The tournament favourites needed an injury-time strike from the Everton star to salvage a 1-1 draw in driving rain to stay alive in their first continental campaign. Cahill conjured memories of his late intervention to help Australia beat Japan at last year's World Cup with his volley from close range to bring relief to the Australian camp after a frustrating 90 minutes. Coach Graham Arnold admitted his star-studded side was lucky.
"I'm relieved and distressed. We just got out of jail," he said. "It shows how difficult Asia is. It shows that we need to push ourselves to the limit." He said his team was exhausted by the heat and humidity, but praised them for never giving up. "Some players lost four or five kilos out there, but they gave it everything.
The players are dead," he said. "But I'm still confident everything will be fine." With Thailand and Iraq also drawing 1-1 in their opening game on Saturday, the group remains wide open.

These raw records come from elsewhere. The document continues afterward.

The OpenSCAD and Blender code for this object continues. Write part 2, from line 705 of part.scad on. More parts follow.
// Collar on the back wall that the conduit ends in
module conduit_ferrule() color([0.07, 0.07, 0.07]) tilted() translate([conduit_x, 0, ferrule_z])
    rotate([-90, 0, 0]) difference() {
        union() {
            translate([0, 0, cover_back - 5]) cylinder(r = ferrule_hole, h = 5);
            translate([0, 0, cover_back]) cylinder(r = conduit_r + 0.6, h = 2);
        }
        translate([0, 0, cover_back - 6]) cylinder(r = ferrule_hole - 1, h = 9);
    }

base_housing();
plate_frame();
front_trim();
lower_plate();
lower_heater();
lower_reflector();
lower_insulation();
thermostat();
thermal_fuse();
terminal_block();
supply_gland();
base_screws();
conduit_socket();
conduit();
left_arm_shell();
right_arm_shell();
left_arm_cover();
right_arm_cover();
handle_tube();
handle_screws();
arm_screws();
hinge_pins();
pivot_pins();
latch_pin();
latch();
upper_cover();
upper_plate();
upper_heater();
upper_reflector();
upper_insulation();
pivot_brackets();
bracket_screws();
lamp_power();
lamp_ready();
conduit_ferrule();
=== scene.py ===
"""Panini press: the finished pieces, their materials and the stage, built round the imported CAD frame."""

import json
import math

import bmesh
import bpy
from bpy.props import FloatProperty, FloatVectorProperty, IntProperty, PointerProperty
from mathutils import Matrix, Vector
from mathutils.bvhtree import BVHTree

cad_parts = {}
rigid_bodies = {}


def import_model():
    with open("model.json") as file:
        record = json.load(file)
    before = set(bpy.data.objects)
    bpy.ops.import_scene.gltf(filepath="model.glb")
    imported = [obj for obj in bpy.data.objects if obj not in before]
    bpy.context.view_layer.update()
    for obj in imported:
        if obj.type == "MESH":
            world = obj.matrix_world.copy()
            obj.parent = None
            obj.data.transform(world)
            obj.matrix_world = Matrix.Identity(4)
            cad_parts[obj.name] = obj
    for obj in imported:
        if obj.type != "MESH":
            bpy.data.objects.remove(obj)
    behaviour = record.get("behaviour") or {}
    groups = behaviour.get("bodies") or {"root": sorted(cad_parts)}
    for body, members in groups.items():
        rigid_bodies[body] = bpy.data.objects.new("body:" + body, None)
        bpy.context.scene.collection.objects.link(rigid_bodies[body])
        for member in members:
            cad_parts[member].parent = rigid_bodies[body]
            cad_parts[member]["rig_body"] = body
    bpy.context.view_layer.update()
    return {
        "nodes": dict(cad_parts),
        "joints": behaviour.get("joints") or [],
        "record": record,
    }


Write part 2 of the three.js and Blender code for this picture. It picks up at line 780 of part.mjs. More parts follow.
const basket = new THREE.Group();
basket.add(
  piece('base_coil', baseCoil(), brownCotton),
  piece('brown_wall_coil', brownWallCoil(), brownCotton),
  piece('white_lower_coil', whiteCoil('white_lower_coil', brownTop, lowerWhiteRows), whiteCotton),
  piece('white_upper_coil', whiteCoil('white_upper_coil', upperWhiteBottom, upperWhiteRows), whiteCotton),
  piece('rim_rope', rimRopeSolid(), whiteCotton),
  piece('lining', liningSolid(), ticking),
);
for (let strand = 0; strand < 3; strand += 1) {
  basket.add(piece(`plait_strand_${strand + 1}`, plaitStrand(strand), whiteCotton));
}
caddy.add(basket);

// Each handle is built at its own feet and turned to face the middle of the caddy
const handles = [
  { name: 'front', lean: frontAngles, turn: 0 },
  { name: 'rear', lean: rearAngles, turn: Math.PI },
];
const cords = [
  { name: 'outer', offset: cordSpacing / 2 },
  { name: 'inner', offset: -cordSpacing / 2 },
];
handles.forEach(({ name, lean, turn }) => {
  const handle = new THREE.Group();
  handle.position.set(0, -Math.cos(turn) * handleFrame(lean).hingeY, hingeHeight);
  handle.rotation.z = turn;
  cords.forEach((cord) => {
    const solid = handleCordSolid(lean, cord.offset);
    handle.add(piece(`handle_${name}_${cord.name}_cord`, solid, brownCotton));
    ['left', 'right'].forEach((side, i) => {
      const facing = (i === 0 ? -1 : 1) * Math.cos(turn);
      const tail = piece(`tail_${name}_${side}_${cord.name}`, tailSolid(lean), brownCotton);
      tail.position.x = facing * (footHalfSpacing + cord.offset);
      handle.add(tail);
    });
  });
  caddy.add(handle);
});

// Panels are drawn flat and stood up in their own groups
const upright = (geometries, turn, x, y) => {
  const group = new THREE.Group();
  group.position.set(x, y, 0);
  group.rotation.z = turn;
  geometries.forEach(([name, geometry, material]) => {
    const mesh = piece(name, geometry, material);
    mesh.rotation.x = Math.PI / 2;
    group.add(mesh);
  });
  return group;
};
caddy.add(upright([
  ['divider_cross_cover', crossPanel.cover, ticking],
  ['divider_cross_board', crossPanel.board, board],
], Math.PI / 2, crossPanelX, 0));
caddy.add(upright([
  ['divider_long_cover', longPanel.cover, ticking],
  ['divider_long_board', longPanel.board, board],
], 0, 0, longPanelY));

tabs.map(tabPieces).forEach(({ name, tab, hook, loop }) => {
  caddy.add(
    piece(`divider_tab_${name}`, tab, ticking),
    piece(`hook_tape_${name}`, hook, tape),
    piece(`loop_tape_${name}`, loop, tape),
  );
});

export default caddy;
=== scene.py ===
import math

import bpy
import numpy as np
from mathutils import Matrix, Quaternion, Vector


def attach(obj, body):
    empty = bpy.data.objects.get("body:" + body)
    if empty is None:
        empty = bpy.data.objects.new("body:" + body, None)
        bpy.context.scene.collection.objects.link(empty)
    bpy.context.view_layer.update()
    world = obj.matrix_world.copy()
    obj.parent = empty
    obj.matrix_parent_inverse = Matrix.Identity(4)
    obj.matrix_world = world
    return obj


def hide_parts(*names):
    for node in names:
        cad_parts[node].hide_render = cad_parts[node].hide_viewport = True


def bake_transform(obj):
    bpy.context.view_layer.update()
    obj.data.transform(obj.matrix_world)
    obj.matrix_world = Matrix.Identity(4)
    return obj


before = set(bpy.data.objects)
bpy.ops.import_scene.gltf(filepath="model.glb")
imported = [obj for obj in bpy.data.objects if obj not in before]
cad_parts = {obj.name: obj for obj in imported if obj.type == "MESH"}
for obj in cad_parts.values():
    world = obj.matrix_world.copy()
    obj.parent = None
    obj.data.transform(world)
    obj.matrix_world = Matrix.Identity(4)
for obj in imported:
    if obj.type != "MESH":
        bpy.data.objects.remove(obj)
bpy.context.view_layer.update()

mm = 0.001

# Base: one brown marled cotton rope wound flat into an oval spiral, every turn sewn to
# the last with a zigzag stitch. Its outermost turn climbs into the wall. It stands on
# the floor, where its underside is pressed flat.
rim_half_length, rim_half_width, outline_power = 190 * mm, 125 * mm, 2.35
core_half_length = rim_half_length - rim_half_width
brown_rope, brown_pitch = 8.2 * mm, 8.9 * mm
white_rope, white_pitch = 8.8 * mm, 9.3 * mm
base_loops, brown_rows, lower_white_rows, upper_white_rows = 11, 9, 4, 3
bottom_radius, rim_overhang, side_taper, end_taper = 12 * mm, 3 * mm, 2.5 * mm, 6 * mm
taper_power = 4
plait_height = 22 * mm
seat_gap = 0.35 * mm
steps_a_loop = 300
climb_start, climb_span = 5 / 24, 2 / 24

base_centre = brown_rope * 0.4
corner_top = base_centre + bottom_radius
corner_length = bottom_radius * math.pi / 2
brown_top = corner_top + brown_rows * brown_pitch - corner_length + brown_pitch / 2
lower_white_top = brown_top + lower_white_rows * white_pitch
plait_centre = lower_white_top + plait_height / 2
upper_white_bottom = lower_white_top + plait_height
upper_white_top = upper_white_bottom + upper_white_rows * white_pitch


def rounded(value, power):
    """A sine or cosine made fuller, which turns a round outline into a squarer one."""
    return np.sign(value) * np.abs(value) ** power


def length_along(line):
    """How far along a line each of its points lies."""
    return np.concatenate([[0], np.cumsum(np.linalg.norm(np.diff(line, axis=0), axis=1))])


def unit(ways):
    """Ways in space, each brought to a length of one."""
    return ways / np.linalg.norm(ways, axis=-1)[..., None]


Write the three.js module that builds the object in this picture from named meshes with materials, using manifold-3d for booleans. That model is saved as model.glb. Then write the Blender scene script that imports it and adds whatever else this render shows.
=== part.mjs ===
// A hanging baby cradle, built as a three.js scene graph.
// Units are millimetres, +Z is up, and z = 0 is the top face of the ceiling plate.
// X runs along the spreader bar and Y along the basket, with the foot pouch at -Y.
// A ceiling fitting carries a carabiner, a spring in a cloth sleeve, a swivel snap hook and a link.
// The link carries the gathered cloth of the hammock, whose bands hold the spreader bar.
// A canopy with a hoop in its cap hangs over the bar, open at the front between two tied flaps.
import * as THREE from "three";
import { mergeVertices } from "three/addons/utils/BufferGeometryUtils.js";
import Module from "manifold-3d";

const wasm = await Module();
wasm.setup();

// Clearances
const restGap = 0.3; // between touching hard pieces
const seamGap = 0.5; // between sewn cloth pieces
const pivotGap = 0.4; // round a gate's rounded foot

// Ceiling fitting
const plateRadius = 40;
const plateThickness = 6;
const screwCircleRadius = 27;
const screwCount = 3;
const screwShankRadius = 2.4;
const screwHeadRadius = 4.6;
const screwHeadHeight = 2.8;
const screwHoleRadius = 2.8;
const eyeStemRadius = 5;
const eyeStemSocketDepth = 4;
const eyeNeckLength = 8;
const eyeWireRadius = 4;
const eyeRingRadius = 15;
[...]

The Gulf state, ranked 74 and playing against the Australians for the first time, frustrated their 48th-ranked opponents and stoically protected a 32nd-minute lead with a packed defence and questionable injury-feigning tactics.
Up to Cahill's strike it looked grim for the Australians. Playing in the Bangkok heat and in front of a meagre crowd in the 60,000-capacity Rajamangala Stadium, the Aussies, who reached the second round of last year's World Cup, threw everything at Oman in the second half before Cahill's last gasp equaliser. The Omanis rocked the Socceroos with a shock lead through Badar Mubarak and the task became harder for Australia as a tropical downpour drenched the stadium in the closing 15 minutes. Oman struck their telling blow when Mubarak finished off great work on the left by Imad Ali who found Mubarak in space with the Socceroo defence pulled out of shape.
Mubarak smashed home past Schwarzer's right hand and the Oman team celebrated by grouping in front of a contingent of Australian fans and orchestrating Muslim prayers to boos. Oman's tactics became obvious after the goal with players going to ground for treatment after contesting the ball and forcing referee Eddy Maillet to constantly stop the game to seek treatment. "Of course I am disappointed because I thought Oman was the best team and we should have won," said their Argentine coach Gabriel Calderon.